Saying thanks for the gift of life

Bryan poster

Each year the lives of many New Zealanders are saved and transformed through the generosity of organ and tissue donors and their families.

Thank You Day, held on Sunday 18th November 2018, is an opportunity for the New Zealand community to say ‘thank you’ to all the individuals, both living donors and deceased, and donor families who have agreed to organ and tissue donation. The day is also an opportunity for transplant recipients to say thanks to the medical professionals, friends, family and often community who have supported them on their transplantation journey.

People of all ages need organ and tissue transplants and a transplant can mean the difference between life and death, being immobile or physically active, needing care themselves or being able to take care of their families, being blind or being able to see.

This Thank You Day Organ Donation New Zealand are launching a video (watch below) showing just how life-changing organ transplants are for the people who receive them. Among the recipients featured in the video is 73-year-old heart transplant recipient Bryan Eckersley.

Bryan posterBryan was seriously ill in his sixties and ended up having a major heart attack and needed to be shocked back to life. He was placed on the heart transplant waiting list and in 2005 with an estimated three weeks left to live, he received a new heart from a deceased donor.

A keen road cyclist, Bryan is back in good health thanks to his transplant and has gone on to compete in the World Transplant Games and Australian Transplant Games collecting 63 medals for his efforts.

At the most recent Australian Transplant Games in Brisbane he set out to win three medals and came home with six!

He says he’s immensely grateful to his donor and their family, as thanks to the decision they made at an incredibly difficult time, he’s been given a second chance at life.

Organ Donation New Zealand (ODNZ) says that one donor has the potential to save the lives of up to 10 people through the donation of organs (heart, lungs, liver, kidney and pancreas) and tissues (eye tissue, heart valves and skin), while also transforming the quality of life for the recipients and their families.

There is no age limit for organ and tissue donation.
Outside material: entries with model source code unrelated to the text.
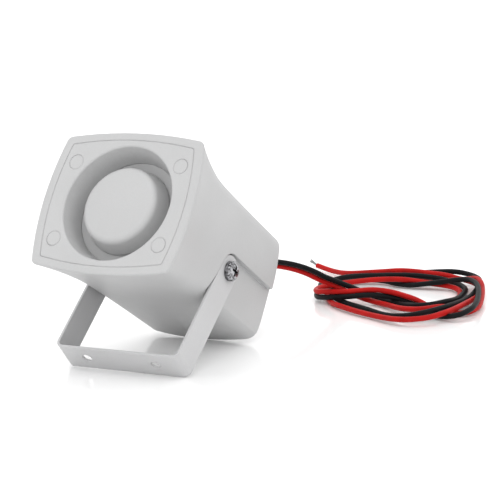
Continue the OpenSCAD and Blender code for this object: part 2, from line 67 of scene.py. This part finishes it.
scene = bpy.context.scene
cam_data = bpy.data.cameras.new("camera")
cam_data.sensor_width = SENSOR
cam_data.lens = LENS
cam_data.clip_start = 0.01
cam_data.clip_end = 50
cam = bpy.data.objects.new("camera", cam_data)
scene.collection.objects.link(cam)
turned = (
    Matrix.Rotation(math.radians(VIEW_AZIMUTH), 4, "Z")
    @ Matrix.Rotation(math.radians(90 - VIEW_ELEVATION), 4, "X")
    @ Matrix.Rotation(math.radians(VIEW_ROLL), 4, "Z")
)
cam.matrix_world = Matrix.Translation(VIEW_AIM) @ turned @ Matrix.Translation((0, 0, VIEW_DISTANCE))
scene.camera = cam


# ---------------------------------------------------------------- material tools
class Nodes:
    """A material's node tree, with short calls for the nodes used here."""

    def __init__(self, name):
        self.mat = bpy.data.materials.new(name)
        self.mat.use_nodes = True
        self.tree = self.mat.node_tree
        self.bsdf = self.tree.nodes["Principled BSDF"]
        self.coord = self.add("ShaderNodeTexCoord").outputs["Object"]

    def add(self, kind, **values):
        node = self.tree.nodes.new(kind)
        for key, value in values.items():
            setattr(node, key, value)
        return node

    def put(self, socket, value):
        if isinstance(value, bpy.types.NodeSocket):
            self.tree.links.new(value, socket)
        else:
            socket.default_value = value

    def noise(self, scale, detail=3.0, rough=0.5, at=None):
        n = self.add("ShaderNodeTexNoise")
        self.put(n.inputs["Vector"], at or self.coord)
        n.inputs["Scale"].default_value = scale
        n.inputs["Detail"].default_value = detail
        n.inputs["Roughness"].default_value = rough
        return n.outputs["Fac"]

    def scaled(self, vector):
        n = self.add("ShaderNodeMapping")
        self.put(n.inputs["Vector"], self.coord)
        n.inputs["Scale"].default_value = vector
        return n.outputs["Vector"]

    def ramp(self, value, stops):
        n = self.add("ShaderNodeValToRGB")
        self.put(n.inputs["Fac"], value)
        e = n.color_ramp.elements
        while len(e) < len(stops):
            e.new(0.5)
        for item, (at, colour) in zip(e, stops):
            item.position = at
            item.color = (*colour, 1)
        return n.outputs["Color"]

    def span(self, value, low, high):
        n = self.add("ShaderNodeMapRange")
        self.put(n.inputs["Value"], value)
        n.inputs["To Min"].default_value = low
        n.inputs["To Max"].default_value = high
        return n.outputs["Result"]

    def math(self, kind, a, b=0.0):
        n = self.add("ShaderNodeMath", operation=kind)
        self.put(n.inputs[0], a)
        self.put(n.inputs[1], b)
        return n.outputs[0]

    def mix(self, fac, a, b):
        n = self.add("ShaderNodeMix", data_type="RGBA")
        self.put(n.inputs["Factor"], fac)
        self.put(n.inputs["A"], a)
        self.put(n.inputs["B"], b)
        return n.outputs["Result"]

    def bump(self, height, distance, strength=1.0, under=None):
        n = self.add("ShaderNodeBump")
        self.put(n.inputs["Height"], height)
        n.inputs["Distance"].default_value = distance
        n.inputs["Strength"].default_value = strength
        if under is not None:
            self.put(n.inputs["Normal"], under)
        return n.outputs["Normal"]

    def edge_normal(self, radius):
        """The normal as if edges were rounded by radius."""
        n = self.add("ShaderNodeBevel", samples=6)
        n.inputs["Radius"].default_value = radius
        return n.outputs["Normal"]

    def edge_highlight_mask(self, radius, gain):
        """1 along convex edges, 0 on flats: how far the rounded normal leans from the true one; the mask for
        painted edge highlights.
        """
        geo = self.add("ShaderNodeNewGeometry")
        dot = self.add("ShaderNodeVectorMath", operation="DOT_PRODUCT")
        self.put(dot.inputs[0], self.edge_normal(radius))
        self.put(dot.inputs[1], geo.outputs["Normal"])
        away = self.math("SUBTRACT", 1.0, dot.outputs["Value"])
        n = self.add("ShaderNodeClamp")
        self.put(n.inputs["Value"], self.math("MULTIPLY", away, gain))
        return n.outputs["Result"]

    def buried(self, reach):
        """Painted shade mask: 0 in the open, towards 1 in slots and corners, looking as far as reach."""
        n = self.add("ShaderNodeAmbientOcclusion", samples=8)
        n.inputs["Distance"].default_value = reach
        return self.math("SUBTRACT", 1.0, n.outputs["AO"])

    def set(self, **values):
        for key, value in values.items():
            if isinstance(value, tuple) and len(value) == 3:
                value = (*value, 1)
            self.put(self.bsdf.inputs[key.replace("_", " ")], value)
        return self.mat


def shade(colour, k):
    """The colour, k times as bright."""
    return tuple(max(0.0, min(1.0, c * k)) for c in colour)


def moulded(name, colour, rough, grain=4200, depth=0.00003, mottle=0.03, edge=0.0003, spec=0.5,
            specks=0.30):
    """Moulded or powder-coated surface: fine grain, faint flow marks, softened edges with a painted highlight."""
    m = Nodes(name)
    broad = m.noise(38, 4)
    fine = m.noise(grain, 2, 0.6)
    tint = m.ramp(broad, [(0.3, shade(colour, 1 - mottle)), (0.7, shade(colour, 1 + mottle))])
    # painted highlight: convex edges are lightened in the colour
    edge_highlight = m.edge_highlight_mask(0.0007, 3.0)
    tint = m.mix(m.math("MULTIPLY", edge_highlight, 0.25), tint, (*shade(colour, 1.08), 1))
    r = m.math("ADD", m.span(m.noise(90, 3), -0.05, 0.05), m.span(fine, rough - 0.06, rough + 0.06))
    speck = m.noise(1500, 2, 0.7)
    tint = m.mix(m.span(speck, 0.0, specks), tint, (*shade(colour, 0.80), 1))
    normal = m.bump(fine, depth, 0.6, m.edge_normal(edge))
    normal = m.bump(speck, depth * 1.5, 0.5, normal)
    return m.set(Base_Color=tint, Roughness=r, Normal=normal, Specular_IOR_Level=spec)


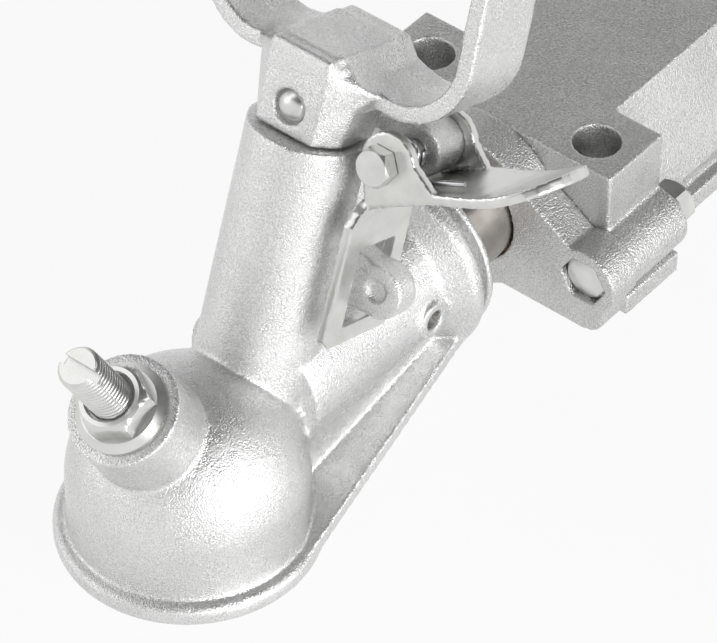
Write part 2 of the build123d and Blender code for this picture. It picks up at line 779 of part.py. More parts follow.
with BuildPart() as latch_nut:
    with BuildSketch(side_plane(ear_rear + pivot_nut_h + 0.2)):
        with Locations((pivot_t, pivot_a)):
            RegularPolygon(pivot_head_af / 2, 6, major_radius=False)
            Circle(pivot_d / 2 + seat_fit, mode=Mode.SUBTRACT)
    extrude(amount=pivot_nut_h)
    rear_face = Plane(
        origin=pivot_at + axis_l * (ear_rear + pivot_nut_h + 0.2),
        x_dir=(0, 1, 0),
        z_dir=axis_l,
    )
    add(hex_cone(rear_face, pivot_head_af, pivot_nut_h), mode=Mode.INTERSECT)
save(latch_nut, "latch_nut")

coil_start = ear_front + sheet_t + latch_wire / 2 + 0.3
coil_len = pivot_boss_front - coil_start - latch_wire / 2 - 0.4
coil_r = pivot_d / 2 + latch_wire / 2 + 0.6
coil_plane = Plane(origin=pivot_at + axis_l * coil_start, x_dir=(0, -1, 0), z_dir=axis_l)
coil_path = coil_plane * Helix(coil_len / latch_turns, coil_len, coil_r)
with BuildPart() as latch_spring:
    with BuildSketch(Plane(origin=coil_path @ 0, z_dir=coil_path % 0)):
        Circle(latch_wire / 2)
    sweep(path=coil_path, is_frenet=True)
    leg_dir = Vector(0, math.cos(leg_rise), 0) + axis_a * math.sin(leg_rise)
    leg_at = pivot_at + axis_l * (coil_start + leg_in) + axis_a * -coil_r
    with BuildSketch(Plane(origin=leg_at, x_dir=axis_l, z_dir=leg_dir)):
        Circle(latch_wire / 2)
    extrude(amount=leg_len)
save(latch_spring, "latch_spring")
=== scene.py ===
import json
import math

import bmesh
import bpy
from mathutils import Matrix, Vector


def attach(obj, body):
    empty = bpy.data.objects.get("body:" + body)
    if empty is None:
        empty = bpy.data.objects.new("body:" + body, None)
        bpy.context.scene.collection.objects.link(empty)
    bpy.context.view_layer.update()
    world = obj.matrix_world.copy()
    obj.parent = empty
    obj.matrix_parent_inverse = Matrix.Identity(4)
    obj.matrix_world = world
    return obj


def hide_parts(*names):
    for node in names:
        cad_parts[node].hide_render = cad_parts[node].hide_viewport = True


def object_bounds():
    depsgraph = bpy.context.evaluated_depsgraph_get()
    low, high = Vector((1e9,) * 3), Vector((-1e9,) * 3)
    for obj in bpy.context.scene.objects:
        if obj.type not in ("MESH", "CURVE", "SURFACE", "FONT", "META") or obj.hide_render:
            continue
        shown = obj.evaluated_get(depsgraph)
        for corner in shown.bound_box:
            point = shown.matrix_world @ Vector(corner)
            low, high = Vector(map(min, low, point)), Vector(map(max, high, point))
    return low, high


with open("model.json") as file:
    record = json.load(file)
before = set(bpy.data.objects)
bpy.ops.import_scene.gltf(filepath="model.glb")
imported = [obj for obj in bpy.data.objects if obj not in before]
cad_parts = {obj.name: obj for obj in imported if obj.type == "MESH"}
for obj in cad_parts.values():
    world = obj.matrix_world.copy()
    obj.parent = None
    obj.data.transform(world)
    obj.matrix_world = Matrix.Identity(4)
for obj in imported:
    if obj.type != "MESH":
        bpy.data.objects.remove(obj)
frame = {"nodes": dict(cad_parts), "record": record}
cad_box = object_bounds()
nodes = frame["nodes"]

# The studio: a white sweep under and behind the part, soft boxes above and to its latch side,
# and a long lens that looks down on the cup from the front. Nothing here belongs to the part.
scene = bpy.context.scene
scene.view_settings.view_transform = "Standard"


def linear(hex_colour):
    """The linear colour, opaque, of an sRGB hex value."""
    parts = [int(hex_colour[i:i + 2], 16) / 255 for i in (1, 3, 5)]
    lit = [c / 12.92 if c <= 0.04045 else ((c + 0.055) / 1.055) ** 2.4 for c in parts]
    return (*lit, 1.0)


def add_node(tree, kind, settings=None, **links):
    """A node with its settings; a link or a value for each named socket."""
    node = tree.nodes.new(kind)
    for key, value in (settings or {}).items():
        setattr(node, key, value)
    for name, value in links.items():
        place = name[1:]
        socket = node.inputs[int(place) if place.isdigit() else name.replace("_", " ")]
        if isinstance(value, bpy.types.NodeSocket):
            tree.links.new(value, socket)
        else:
            socket.default_value = value
    return node


def bare_material(name):
    """A material with an empty node tree."""
    material = bpy.data.materials.new(name)
    material.use_nodes = True
    material.node_tree.nodes.clear()
    return material


def seen_plainly(tree):
    """One where the lens, a clear piece or a mirror looks at the surface, and zero for its light."""
    ray = add_node(tree, "ShaderNodeLightPath")
    seen = ray.outputs["Is Camera Ray"]
    for other in ("Is Transmission Ray", "Is Glossy Ray"):
        either = add_node(tree, "ShaderNodeMath", {"operation": "ADD", "use_clamp": True},
                          _0=seen, _1=ray.outputs[other])
        seen = either.outputs[0]
    return seen


image_w = 717
image_h = 643
sensor_w = 36.0
focal_px = 4500.0
px_per_mm = 3.65
view_azimuth = math.radians(129.3)
view_elevation = math.radians(44.0)
ball_px = (188.0, 472.0)
seat = next(m for m in frame["record"]["mounts"] if m["name"] == "ball_seat")
ball = Vector(seat["pos_m"])
back = Vector((
    math.sin(view_azimuth) * math.cos(view_elevation),
    -math.cos(view_azimuth) * math.cos(view_elevation),
    math.sin(view_elevation),
))
right = Vector((math.cos(view_azimuth), math.sin(view_azimuth), 0))
up = back.cross(right)
mm = 0.001
aim = ball + right * (image_w / 2 - ball_px[0]) / px_per_mm * mm
aim = aim + up * (ball_px[1] - image_h / 2) / px_per_mm * mm
camera_data = bpy.data.cameras.new("camera")
camera_data.sensor_width = sensor_w
camera_data.lens = sensor_w * focal_px / image_w
camera_data.clip_end = 20.0
camera = bpy.data.objects.new("camera", camera_data)
scene.collection.objects.link(camera)
camera.matrix_world = Matrix((
    (right.x, up.x, back.x, 0),
    (right.y, up.y, back.y, 0),
    (right.z, up.z, back.z, 0),
    (0, 0, 0, 1),
))
camera.location = aim + back * focal_px / px_per_mm * mm
scene.camera = camera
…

If you are in a position where donation is possible, doctors will assess your organs following your death to determine whether donation is possible. Sometimes for medical reasons, you may not be able to donation your organs; however the donation of body tissues (eye tissue, heart valves and skin) can happen in most circumstances.

If you wish to become an organ or tissue donor, make sure you discuss this with your family. In the event of your death, a health professional will ask your family if they know your wishes. If you have told them, there is nothing else you need to do.